# why a power head?



## manda (Feb 9, 2006)

someone gave me a power head. i have no idea what it is. would i have any use for it on a 10 gallon with betta and black neons?
or a 5.5 with a few platies? or my 5.5 divided with two bettas?

it says "power head 550"


----------



## goodie (Sep 2, 2005)

http://www.aquariumguys.com/penguin550.html

No need for it in a 10gal tank.


----------



## manda (Feb 9, 2006)

i should sell it on the auctions


----------



## goodie (Sep 2, 2005)

or keep it for a bigger tank.


----------



## manda (Feb 9, 2006)

i wish i was getting a bigger tank in the next few years!

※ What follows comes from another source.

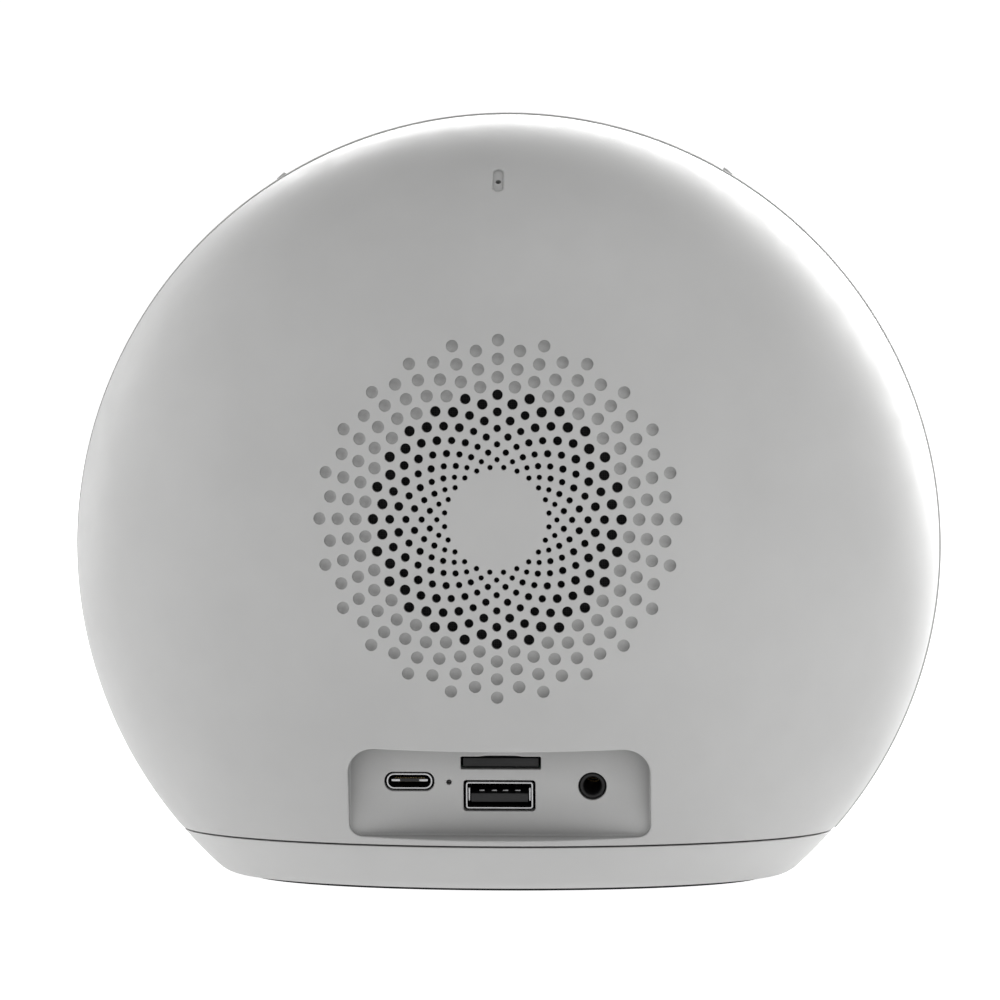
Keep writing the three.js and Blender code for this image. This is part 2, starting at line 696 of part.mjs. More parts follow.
// Coil, cone, dust cap, roll surround and spider: the moving system.
const coilRise = 5.4; // the coil's outer end in front of the basket's bottom
const coilFront = basketBottom + coilRise;
const coilOverlap = 0.2; // the coil's inner end stops short of the top plate's inner face
const coneBack = coilFront + gap;
const coneFront = flangeFace - 0.7;
const coneRadius = 20.4;
const coneSkin = 0.6;
const coil = tube(coilRadius - 0.5, coilRadius + 0.3, plateBack + coilOverlap, coilFront, 24);
add('voice_coil', inDriver(coil), 'copper');
add('speaker_cone', inDriver(turned([
  [coilRadius + 0.6, coneBack], [coneRadius, coneFront - coneSkin], [coneRadius, coneFront],
  [coilRadius - 0.6, coneBack + coneSkin], [coilRadius - 0.6, coneBack],
], 30)), 'cone');
const capRise = 3.4;
const capBase = coneBack + coneSkin + 2 * gap;
const capArc = (radius, rise, base, reverse) => {
  const points = [0, 1, 2, 3].map((i) => {
    const angle = (i / 4) * (Math.PI / 2);
    return [radius * Math.cos(angle), base + rise * Math.sin(angle)];
  });
  points.push([0, base + rise]);
  return reverse ? points.reverse() : points;
};
add('dust_cap', inDriver(turned([
  ...capArc(coilRadius - 0.2, capRise, capBase, false),
  ...capArc(coilRadius - 0.9, capRise - coneSkin, capBase, true),
], 24)), 'cone');

const surroundInner = coneRadius + gap;
const surroundOuter = basketRadius - gap;
const rollCentre = (surroundInner + surroundOuter) / 2;
const rollHalf = (surroundOuter - surroundInner) / 2;
const roll = (skin, reverse) => {
  const points = [0, 1, 2, 3, 4].map((i) => {
    const angle = (i / 4) * Math.PI;
    return [
      rollCentre + (rollHalf - skin) * Math.cos(angle),
      coneFront - coneSkin + (rollHalf - skin) * 0.9 * Math.sin(angle),
    ];
  });
  return reverse ? points.reverse() : points;
};
add('surround', inDriver(turned([...roll(0, false), ...roll(coneSkin, true)], 28)), 'rubber');
const spiderRise = 1.6; // above the basket's bottom
const spiderThickness = 0.5;
const spiderBack = basketBottom + basketWall + spiderRise;
const spiderRadius = magnetRadius - 2.4;
const spider = tube(coilRadius + 0.6, spiderRadius, spiderBack, spiderBack + spiderThickness, 24);
add('spider', inDriver(spider), 'amber');

const screwHead = 2.1;
const screwShank = 0.9;
function screw(headFace, length, headHeight = 1.4) {
  return turned([
    [0, headFace - headHeight], [screwHead, headFace - headHeight], [screwHead, headFace],
    [screwShank, headFace], [screwShank, headFace + length], [0, headFace + length],
  ], 8);
}
const flangeBack = flangeFace - flangeThickness - basketWall;
const driverScrewLength = bossFace + pilotDepth - gap - (flangeBack - gap);
aroundDriver(screw(flangeBack - gap, driverScrewLength), postCircle).forEach((geometry, i) => {
  add(`speaker_screw_${i + 1}`, geometry, 'steel');
});

// Dust mesh behind the grille: a thin skin that follows the dome's inner face inside the collar.
const meshRadius = bossInnerRadius - gap;
const dustMesh = solid(domeInside(wall + gap))
  .subtract(solid(domeInside(wall + gap + 0.5)))
  .intersect(solid(placed(rod(meshRadius, bossFace, domeDepth, 32), driverFrame)));
add('dust_mesh', geometryOf(dustMesh), 'mesh');

// ---- ports --------------------------------------------------------------------------------------
const inPort = (geometry) => placed(geometry, portFrame);
const portFace = -gap;

function metalShell(size, radius) {
  const [width, height] = [size.width - 2 * metalSheet, size.height - 2 * metalSheet];
  const outer = centredShape(size, size.width, size.height, radius);
  const inner = centredShape(size, width, height, radius - metalSheet);
  const body = solid(alongY(outer, portFace - size.depth, portFace, 5));
  return geometryOf(cut(body, alongY(inner, portFace - size.depth + metalSheet, portFace + 1, 5)));
}

add('usb_c_shell', inPort(metalShell(usbCSize, usbCSize.height * 0.46)), 'steel');
add('usb_c_tongue', inPort(box(
  [usbCSize.x - 3.35, usbCSize.x + 3.35],
  [portFace - usbCSize.depth + metalSheet + gap, portFace - 0.8],
  [usbCSize.z - 0.35, usbCSize.z + 0.35],
)), 'darkPlastic');
add('usb_a_shell', inPort(metalShell(usbASize, 0.55)), 'steel');
add('usb_a_tongue', inPort(box(
  [usbASize.x - 5.6, usbASize.x + 5.6],
  [portFace - usbASize.depth + metalSheet + gap, portFace - 0.9],
  [usbASize.z - 1.7, usbASize.z + 0.1],
)), 'darkPlastic');

const cardBox = [
  [cardSize.x - cardSize.width / 2, cardSize.x + cardSize.width / 2],
  [portFace - cardSize.depth, portFace - 0.3],
  [cardSize.z - cardSize.height / 2, cardSize.z + cardSize.height / 2],
];
const cardSocket = cut(solid(box(...cardBox)), box(
  [cardSize.x - cardSize.width / 2 + 0.6, cardSize.x + cardSize.width / 2 - 0.6],
  [portFace - cardSize.depth + 1, 1],
  [cardSize.z - 0.45, cardSize.z + 0.45],
));
add('card_socket', inPort(geometryOf(cardSocket)), 'darkPlastic');

function audioJack() {
  const at = (geometry) => geometry.translate(jackSize.x, 0, jackSize.z);
  const back = portFace - jackSize.depth;
  const body = box([-jackSize.width / 2, jackSize.width / 2], [back, -recessWall - gap],
    [-jackSize.height / 2, jackSize.height / 2]);
  const collar = rod(jackSize.collar / 2, -recessWall - gap - 1, portFace, 20);
  return cut(join(solid(at(body)), at(collar)), at(rod(jackSize.bore / 2, back + 1, 1, 16)));
}
add('audio_jack', inPort(geometryOf(audioJack())), 'darkPlastic');

const resetFace = -recessWall - gap;
const resetBody = { back: resetFace - 4.2, front: resetFace - 1.3, half: 1.7 };
const resetSide = [-resetBody.half, resetBody.half];
const resetWell = resetSize.plunger / 2 + gap;
const resetSwitch = cut(
  solid(box(resetSide, [resetBody.back, resetBody.front], resetSide)),
  box([-resetWell, resetWell], [resetBody.back + 1, resetFace], [-resetWell, resetWell]),
);
const atReset = (geometry) => inPort(geometry.translate(resetSize.x, 0, resetSize.z));
add('reset_switch', atReset(geometryOf(resetSwitch)), 'steel');
add('reset_plunger', atReset(rod(resetSize.plunger / 2, resetBody.back + 1.7, resetFace, 10)), 'key');

const ioBoardBack = -21;
const ioBoard = cut(
  solid(box(
    [-28, 28],
    [ioBoardBack, -recessWall - gap],
    [portBoardBottom, portBoardBottom + boardThickness],
  )),
  ...blockSides.map((side) => alongZ(
    new THREE.Shape().absarc(side * blockCentre, -7, pilotDiameter / 2, 0, 2 * Math.PI), 0, 10, 3,
  )),
);
add('port_board', inPort(geometryOf(ioBoard)), 'board');
blockSides.forEach((side, i) => {
  const bolt = screw(0, 3.2).rotateX(Math.PI / 2).translate(side * blockCentre, -7, portBoardBottom - gap);
  add(`port_board_screw_${i + 1}`, inPort(bolt), 'steel');
});

// ---- main board ---------------------------------------------------------------------------------
const boardLow = boardCentre - mainBoardHeight / 2;
const mainBoard = cut(
  solid(box(
    [-mainBoardWidth / 2, mainBoardWidth / 2],
    [boardFront, boardBack],
    [boardLow, boardLow + mainBoardHeight],
  )),
  ...atBoardHoles(rod(pilotDiameter / 2, boardFront - 1, boardBack + 1, 6)),
);
add('main_board', geometryOf(mainBoard), 'board');
const onBoard = boardBack + gap;
const canHeight = 2.2;
const canDepth = [onBoard, onBoard + canHeight];
add('processor_shield', box([-32, -4], canDepth, [boardCentre - 12, boardCentre + 16]), 'steel');
add('radio_shield', box([12, 30], canDepth, [boardCentre - 2, boardCentre + 14]), 'steel');
const padBack = onBoard + canHeight + gap;
add('thermal_pad', box([-28, -8], [padBack, padBack + 1], [boardCentre - 8, boardCentre + 12]), 'rubber');
const sinkBack = padBack + 1 + gap;
const sinkDepth = [sinkBack, sinkBack + 1.5];
add('heat_spreader', box([-40, 4], sinkDepth, [boardCentre - 16, boardCentre + 20]), 'frame');

// Antennas stuck to the chassis beside the board.
for (const [name, x] of [['antenna_left', -1], ['antenna_right', 1]]) {
  const [inner, outer] = [mainBoardWidth / 2 + 3, mainBoardWidth / 2 + 11];
  const span = x > 0 ? [inner, outer] : [-outer, -inner];
  const antennaDepth = [frameBack + gap, frameBack + gap + 0.5];
  add(name, box(span, antennaDepth, [centreHeight - 14, centreHeight + 14]), 'amber');
}

// ---- cables inside ------------------------------------------------------------------------------
const cableSkin = 0.3;
const cableFront = displayBack + 0.25;
add('display_ribbon', flatCable([
  [cableFront, ribbonHeight + 12], [cableFront, ribbonHeight], [boardFront - gap - cableSkin, ribbonHeight],
  [boardFront - gap - cableSkin, boardLow + 8],
], cableSkin, -ribbonWidth / 2, ribbonWidth / 2), 'amber');

const portBoardEnd = new THREE.Vector3(0, ioBoardBack + 3, portBoardBottom + boardThickness + gap + 0.3)
  .applyMatrix4(portFrame);
add('port_ribbon', flatCable([
  [boardBack + gap + 0.2, boardLow + 10], [boardBack + gap + 0.2, boardLow + 2],
  [boardBack + 4, boardLow - 6], [portBoardEnd.y - 8, portBoardEnd.z + 3], [portBoardEnd.y, portBoardEnd.z],
], cableSkin, -9, 9), 'amber');

// ---- base ---------------------------------------------------------------------------------------
const baseTop = seamHeight - gap / 2;
const plateBottom = baseBottom + 0.8;
const plateTop = plateBottom + plateThickness;
const bossReach = { side: halfWidthAt(baseBottom) - 16, rear: depthAt(centreHeight - baseBottom) - 13.6 };
const bossSpots = [[-bossReach.side, 0], [bossReach.side, 0], [0, bossReach.rear], [0, -4]];

function baseSkirt() {
  const levels = [
    [baseBottom, baseRounding],
    [baseBottom + baseRounding * 0.4, baseRounding * 0.25],
    [baseBottom + baseRounding, 0],
    [(baseBottom + baseTop) / 2, 0],
    [baseTop, 0],
  ];
  const outer = solid(lofted(levels.map(([height, inset]) => [height, baseOutline(height, inset)])));
  const plateHole = alongZ(new THREE.Shape(baseOutline(plateBottom, baseWall)), 0, plateTop + gap);
  const hollow = alongZ(new THREE.Shape(baseOutline(plateBottom, baseWall + 2)), plateTop, seamHeight + 10);
  const tongueTop = seamHeight + tongueReach;
  const tongueInset = wall + gap + 2;
  const tongue = cut(
    solid(alongZ(new THREE.Shape(baseOutline(seamHeight, tongueInset)), plateTop + gap + 2, tongueTop)),
    alongZ(new THREE.Shape(baseOutline(seamHeight, tongueInset + tongueThickness)), plateTop, tongueTop + 1),
    box([-domeRadius, domeRadius], [-ringDepth - 1, tongueReach + gap], [0, tongueTop + 1]),
    box([-recessWidth / 2 - 6, recessWidth / 2 + 6], [0, domeDepth], [0, tongueTop + 1]),
  );
  const bosses = bossSpots.map(([x, y]) => alongZ(
    new THREE.Shape().absarc(x, y, 3.4, 0, 2 * Math.PI), plateTop + gap, baseTop - 1, 5,
  ));
  const pilots = bossSpots.map(([x, y]) => alongZ(
    new THREE.Shape().absarc(x, y, pilotDiameter / 2, 0, 2 * Math.PI), plateTop - 1, baseTop - 2, 3,
  ));
  // A shelf across the skirt carries the ballast and the bosses.
  const shelf = alongZ(new THREE.Shape(baseOutline(plateBottom, baseWall)), baseTop - 2.4, baseTop - 1);
  return cut(join(cut(outer, plateHole, hollow), shelf, ...bosses).add(tongue), ...pilots);
}
add('base_skirt', geometryOf(baseSkirt()), 'base');

const basePlate = cut(
  solid(alongZ(new THREE.Shape(baseOutline(plateBottom, baseWall + gap)), plateBottom, plateTop)),
  ...bossSpots.map(([x, y]) => alongZ(
    new THREE.Shape().absarc(x, y, pilotDiameter / 2, 0, 2 * Math.PI), plateBottom - 1, plateTop + 1, 3,
  )),
);
add('base_plate', geometryOf(basePlate), 'darkPlastic');

const foot = cut(
  solid(alongZ(new THREE.Shape(baseOutline(plateBottom, footInset)), 0, plateBottom - gap)),
  ...bossSpots.map(([x, y]) => alongZ(
    new THREE.Shape().absarc(x, y, screwHead + 0.6, 0, 2 * Math.PI), -1, plateBottom + 1, 5,
  )),
);
add('rubber_foot', geometryOf(foot), 'rubber');

bossSpots.forEach(([x, y], i) => {
  const bolt = screw(0, 5.4, 1).rotateX(Math.PI / 2).translate(x, y, plateBottom - gap);
  add(`base_screw_${i + 1}`, bolt, 'steel');
});

const ballastBottom = baseTop - 1 + gap;
const hollowHalf = halfWidthAt(plateBottom) - baseWall - 2;
const hollowDepth = (halfWidthAt(plateBottom) * domeDepth) / domeRadius - baseWall - 2;
const ballastDepth = hollowDepth * Math.sqrt(1 - (ballastHalf / hollowHalf) ** 2) - ballastMargin;
const ballastTop = ballastBottom + ballastHeight;
add('ballast', box([-ballastHalf, ballastHalf], [0, ballastDepth], [ballastBottom, ballastTop]), 'steel');

export default speaker;
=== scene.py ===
"""A table-top smart speaker seen from behind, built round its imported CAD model.

Metres, +Z up. The glass faces -Y and the dome faces +Y. Shapes are worked out about the ring's centre, which
is the middle of the circle where the bezel meets the dome. Their meshes are then moved to their place.
"""

import json
import math

import bmesh
import bpy
import numpy as np
from mathutils import Matrix, Vector, geometry, kdtree


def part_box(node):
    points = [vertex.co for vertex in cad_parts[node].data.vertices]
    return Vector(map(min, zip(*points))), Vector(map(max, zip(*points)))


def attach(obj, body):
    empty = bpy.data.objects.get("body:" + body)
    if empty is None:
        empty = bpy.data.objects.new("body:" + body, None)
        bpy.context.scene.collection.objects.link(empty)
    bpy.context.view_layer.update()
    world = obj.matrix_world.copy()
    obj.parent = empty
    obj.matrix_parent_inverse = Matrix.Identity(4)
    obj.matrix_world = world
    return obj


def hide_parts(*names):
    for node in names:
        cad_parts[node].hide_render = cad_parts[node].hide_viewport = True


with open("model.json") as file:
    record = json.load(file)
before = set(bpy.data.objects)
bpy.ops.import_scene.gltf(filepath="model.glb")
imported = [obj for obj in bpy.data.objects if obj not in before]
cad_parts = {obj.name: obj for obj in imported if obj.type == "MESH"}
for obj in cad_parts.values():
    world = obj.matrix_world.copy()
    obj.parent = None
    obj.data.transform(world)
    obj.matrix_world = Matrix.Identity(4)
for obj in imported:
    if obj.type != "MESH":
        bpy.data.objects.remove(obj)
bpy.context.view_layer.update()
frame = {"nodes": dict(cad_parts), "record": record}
MM = 0.001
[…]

the box has never even been open


----------



## s10fishguy (Mar 3, 2007)

You dont have a need for it right now but honestly i would keep it i had one given to me and i bought a canister filter for it. Its home is in my 75 gallon it helps circulate water and its a heck of a filter id say now lol what would you sell it for if you wanted to im looking for a few i am getting ready to set up a salt tank and just am getting parts slowly.


----------



## manda (Feb 9, 2006)

i wouldnt want to sell it for more than 10 bucks. but i think i am going to keep it


----------